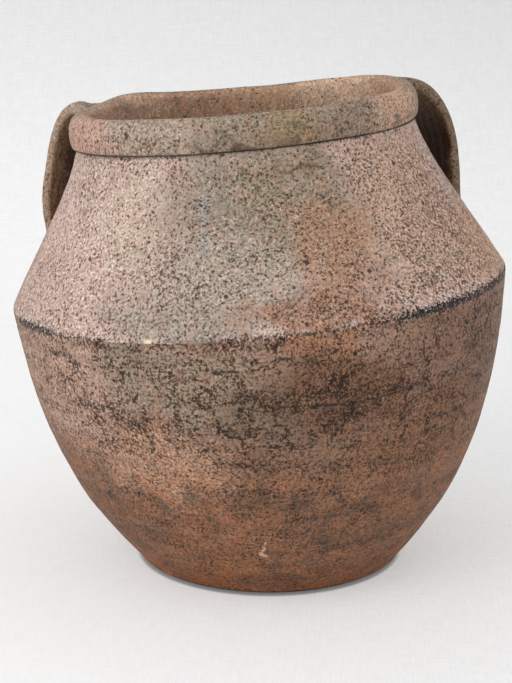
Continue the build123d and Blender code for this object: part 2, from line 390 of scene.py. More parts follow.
class Clay(Nodes):
    """One fired clay finish: colours laid over each other, with the clay's grit through them all."""

    def __init__(self, name, body, grains=900.0):
        self.material = bpy.data.materials.new(name)
        self.material.use_nodes = True
        super().__init__(self.material.node_tree)
        self.tree.nodes.clear()
        self.place = self.add("ShaderNodeTexCoord").outputs["Object"]
        self.frayed = self.wandering(34.0, 6.0, 0.66, 0.05)
        self.unsteady = self.wandering(190.0, 3.0, 0.6, 0.006)
        self.grains = grains
        self.grain = self.noise(self.place, 0.70 * grains, 2.8, 0.88)["Fac"]
        self.above_keel, self.off_axis = self.laid(lean_group)
        self.colour = tone(*body)
        self.height = 0.0

    def wandering(self, scale, detail, roughness, reach):
        """The place, pushed about by a noise, so that what is drawn by it has an uneven edge."""
        push = self.noise(self.place, scale, detail, roughness)["Color"]
        amounts = {0: self.vector("SUBTRACT", push, (0.5, 0.5, 0.5)), 1: (reach, reach, reach), 2: self.place}
        return self.add("ShaderNodeVectorMath", amounts, operation="MULTIPLY_ADD").outputs["Vector"]

    def laid(self, kind, **values):
        """A shared effect placed in this finish with its own values."""
        links = {label.replace("_", " "): value for label, value in {"Place": self.place, **values}.items()}
        return self.add("ShaderNodeGroup", links, node_tree=kind).outputs

    def lay(self, mask, colour, strength, blend):
        """Lays a colour over what is there, as far as the mask and its strength say."""
        if strength != 1.0:
            mask = self.both(mask, strength)
        self.colour = self.mix(mask, self.colour, colour, blend)

    def tint(self, mask, colour, strength=1.0):
        self.lay(mask, tone(*colour), strength, "MIX")

    def deepen(self, mask, shares, strength=1.0):
        """Multiplies the colour by a share of its red, green and blue, where the mask is."""
        self.lay(mask, (*shares, 1.0), strength, "MULTIPLY")

    def placed(self, centre, reach, grain=0.5, fray=0.0):
        """The mask of one stain: its centre as turn, radius and height, and its reach in millimetres."""
        values = {"Place": self.frayed, "Centre": spot(*centre), "Reach": tuple(r / 1000 for r in reach)}
        return self.laid(stain_group, Grain=grain, Fray=fray, **values)["Stain"]

    def stains(self, *rows):
        """Placed stains, each a centre, a reach, a colour, a strength and at times how frayed it is."""
        for centre, reach, colour, strength, *fray in rows:
            self.tint(self.placed(centre, reach, self.grain, *(fray or [1.6])), colour, strength)

    def gathered(self, soot, *rows):
        """Adds to the soot round places, each a centre, a reach and an amount."""
        for centre, reach, amount in rows:
            soot = self.calc("MULTIPLY_ADD", self.placed(centre, reach), amount, soot)
        return soot

    def marks(self, *rows):
        """Drawn marks, each from place to place, with half its width in millimetres, colour and strength."""
        for start, end, half_width, colour, strength in rows:
            ends = {"Start": spot(*start), "End": spot(*end), "Half_width": half_width / 1000}
            mask = self.laid(mark_group, Place=self.unsteady, Grain=self.grain, **ends)["Mark"]
            self.tint(mask, colour, strength)

    def clouded(self, per_metre, smoke, smoke_strength, blush, blush_strength):
        clouds = self.laid(cloud_group, Clouds_per_metre=per_metre)
        self.tint(clouds["Smoke"], smoke, smoke_strength)
        self.tint(clouds["Blush"], blush, blush_strength)

    def mottled(self, warm, cool, sooty, strength, sooty_strength):
        """Small warmer and cooler patches, and soft sooty spots, over the broad colours."""
        mottle = self.laid(mottle_group)
        self.tint(mottle["Warm"], warm, strength)
        self.tint(mottle["Cool"], cool, strength)
        self.tint(mottle["Sooty spot"], sooty, sooty_strength)

    def gritty(self, dark, pale, speck, specks, pits, soot=0.0):
        """Works the grit into the colour: its dark and pale grains, its specks and its pits."""
        values = {"Grains_per_metre": self.grains, "Speck_share": specks, "Pit_share": pits, "Soot": soot}
        grit = self.laid(grit_group, Grain=self.grain, **values)
        self.deepen(grit["Soft"], (0.70, 0.65, 0.61))
        self.deepen(grit["Dark"], (dark, dark * 0.76, dark * 0.60))
        self.deepen(grit["Pale"], (pale, pale * 1.07, pale * 1.13))
        self.tint(grit["Speck"], speck, 0.88)
        self.tint(grit["Pit"], [0.7 * c for c in speck], 0.88)
        self.raise_by(grit["Height"], 0.0006)

    def raise_by(self, value, amount):
        """Adds a value to the surface's height, in metres."""
        self.height = self.calc("MULTIPLY_ADD", value, amount, self.height)

    def finish(self, rough_low, rough_high):
        """The matt surface itself: a little glossier where the clay is dark and close."""
        lightness = self.add("ShaderNodeRGBToBW", {0: self.colour}).outputs[0]
        rough = self.step(lightness, 0.05, 0.4, rough_low, rough_high)
        bump = self.add("ShaderNodeBump", {"Height": self.height, "Distance": 1.0, "Strength": 1.0})
        surface = {"Base Color": self.colour, "Roughness": rough, "Normal": bump.outputs["Normal"]}
        skin = self.add("ShaderNodeBsdfPrincipled", surface)
        skin.inputs["Specular IOR Level"].default_value = 0.25
        self.add("ShaderNodeOutputMaterial", {"Surface": skin.outputs["BSDF"]})
        return self.material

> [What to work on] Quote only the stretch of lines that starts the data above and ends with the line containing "clay finish: colours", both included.

> [Answer to the exercise]
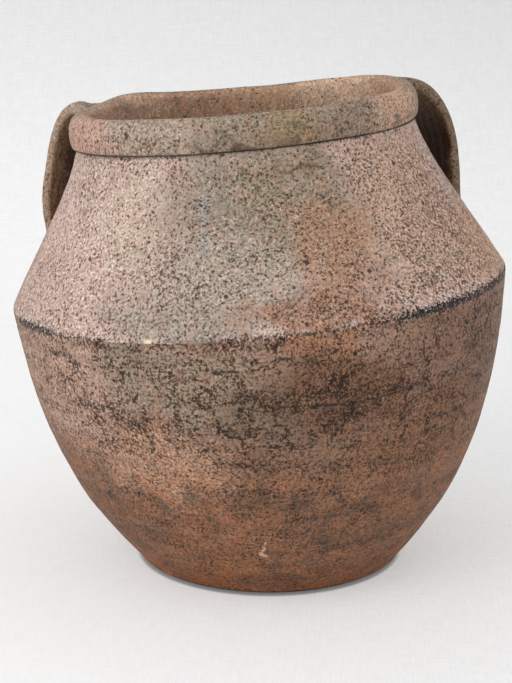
Continue the build123d and Blender code for this object: part 2, from line 390 of scene.py. More parts follow.
class Clay(Nodes):
    """One fired clay finish: colours laid over each other, with the clay's grit through them all."""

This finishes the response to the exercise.